# the process android.process.media has stopped HELP



## betox (May 28, 2012)

Mod Type:: ROM

Difficulty:: Very Difficult

Mod Status:: Alpha

Apply In:: CWM Recovery

Requires Root:: Yes

Source:: 
i am a n00b and following the cdma i500showcase ics mod i screwed something up. my phone wont download aps the browser keeps giving security certificate warnings when i boot in cwm says

e:cant mount /cache/recovery/command
e:cant mount /cache/recovery/log
e:cant open /cache/recovery/log
e:cant mount /cache/recovery/last_log
e:cant open /cache/recovery/last_log

my pc wont recognize the phone i can use odin on it but i cant access my sd card
please help, i just want to go back to 2.3.5 since everything worked.

i used http://rootzwiki.com/topic/13774-rom-sbrissens-ics-build-edited-for-mesmerize-showcase-build-65/


----------



## larryp1962 (Aug 31, 2011)

Try reinstalling drivers here : http://dl.dropbox.co..._V1.3.550.0.msi

Reboot PC and see if Odin reconizes phone

Let me know what happens

You do have the correct back to stock Odin files also??


----------



## sooner7 (Mar 31, 2012)

http://rootzwiki.com...overy-bootloop/


----------



## betox (May 28, 2012)

i cant find this 2 mods [background=rgb(245, 245, 245)] CM7 ROM and THS build 2 cm7 is giving me a 404 on the browser[/background]


----------



## betox (May 28, 2012)

and yes odin 3 loads files i installed 3 diff cwms and nothing, well i can boot to cwm on the phone but ics is still screwed up. phone makes calls and all but i cant install apps or acces google play.


----------



## wizayne (Aug 22, 2011)

betox said:


> and yes odin 3 loads files i installed 3 diff cwms and nothing, well i can boot to cwm on the phone but ics is still screwed up. phone makes calls and all but i cant install apps or acces google play.


OK that install is gone. you will have to Odin a stock image for your phone with the correct .pit file making sure repatriation is checked.

when using Odin please make sure to load the files into the PDA section.

I am highly doubtful your current install can be saved so you may as well bite the bullet. it sounds like you used the 3 finger method to get to recovery and now the phone is bored.

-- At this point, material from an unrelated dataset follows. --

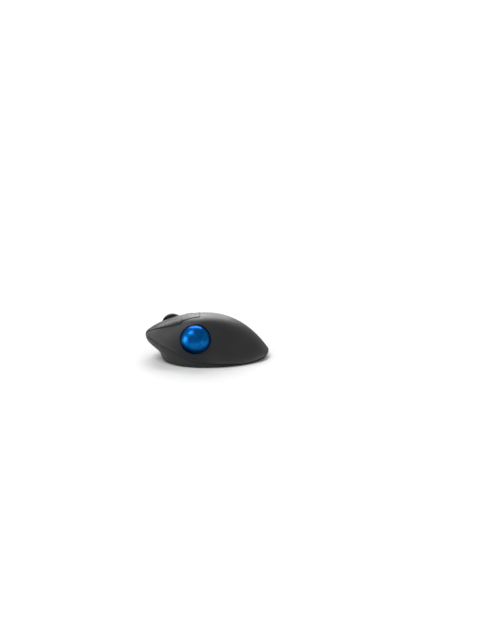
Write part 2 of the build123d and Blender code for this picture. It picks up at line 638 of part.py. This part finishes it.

I haven't been following development on the i500 since I got my nexus in march and there may be other fixes but I doubt it..

good luck

Sent from my Galaxy Nexus using Tapatalk 2


----------



## wizayne (Aug 22, 2011)

sooner7 said:


> http://rootzwiki.com...overy-bootloop/


this is the only method that will ever work to preserve your data. that being said it MUST be followed to a T and it may no longer work as you've installed several different cwm recoveries already but good luck

Sent from my Galaxy Nexus using Tapatalk 2


----------



## betox (May 28, 2012)

got lucky, i found a 2.3.6 and 2.3.4 tar file that odin tried to install and failed at the last part , i did the 3 finger boot and what u know, the started formatting the cache by itself and it loaded normally, im currently using kies to get it back to 2.3.5 since it recognized the 2.3.4 one.

guess ill just root gingerbread and keep it "stock" for now. idk why my phone didn't work but i guess i got lucky i didn't end up with a brick.

edit: i tried to look for cm7 and the other file listed on the guide but no luck finding them.


----------



## larryp1962 (Aug 31, 2011)

The are many ICS Roms that will work,, you just have to follow the instructions fully..

By the way you never said what carrier your on. There a Odin files to take you back to 2.3.5 ( Its alot faster than Kies minni

If you need any files let me know ,,, if i dont have them i can get them.

Also its almost impossible to fully brick a i500

EDIT ; Your have a showcase my bad lol

I have alot of files for the showcase


----------



## wizayne (Aug 22, 2011)

no idea. without knowing more I would guess it was user error as its easy to overlook stuff and it happens to everyone!

however if your install of ics was fine then it started giving fc it may also be you ran out of space which can be. checked from terminal emulator using
df -h 
you will be looking for the partition called /datadata if it has less than 3% free that could cause all sorts of problems..

I also had an issue in February with a new refurbished replacement phone. I immediately rooted and tried to install ths build 2 but it would fail over and over giving errors and Odin would also fail to bring it back to stock. after two days I told the kid at the store he wasn't going to troubleshoot, he was going to give me a new device and not waste our time...was rooted and rom'd in 15 minutes..

I went thru the logcat on the device and found errors about bad blocks on the mmc so..it was a lemon which is probably why it was returned in the first place and I'm sure someone else ended up getting that device..it worked OK to load stock on it until you used it for a bit then it became obvious but it was immediately clear when trying to flash onto it using recovery 
Sent from my Galaxy Nexus using Tapatalk 2


----------



## betox (May 28, 2012)

my carrier is open mobile in puerto rico. its uses cdma and all the phones they sell are the generic versions. but unlimited everything for 50 bucks aint bad and i got tired of dealing with att and verizon. i have a masters in telecom and they always try and talk bs my way, this new ppl even offered me a job lol.

oh yea and the first mod i did before trying the ics was this:
http://rootzwiki.com...t-235-showcase/

it worked fine i actually did it again so my phone is rooted and the flashlight is working.

and i used the overclock widget, simple,free. now my phone is @ 1.2MHz and goes down to 100 when idle.


----------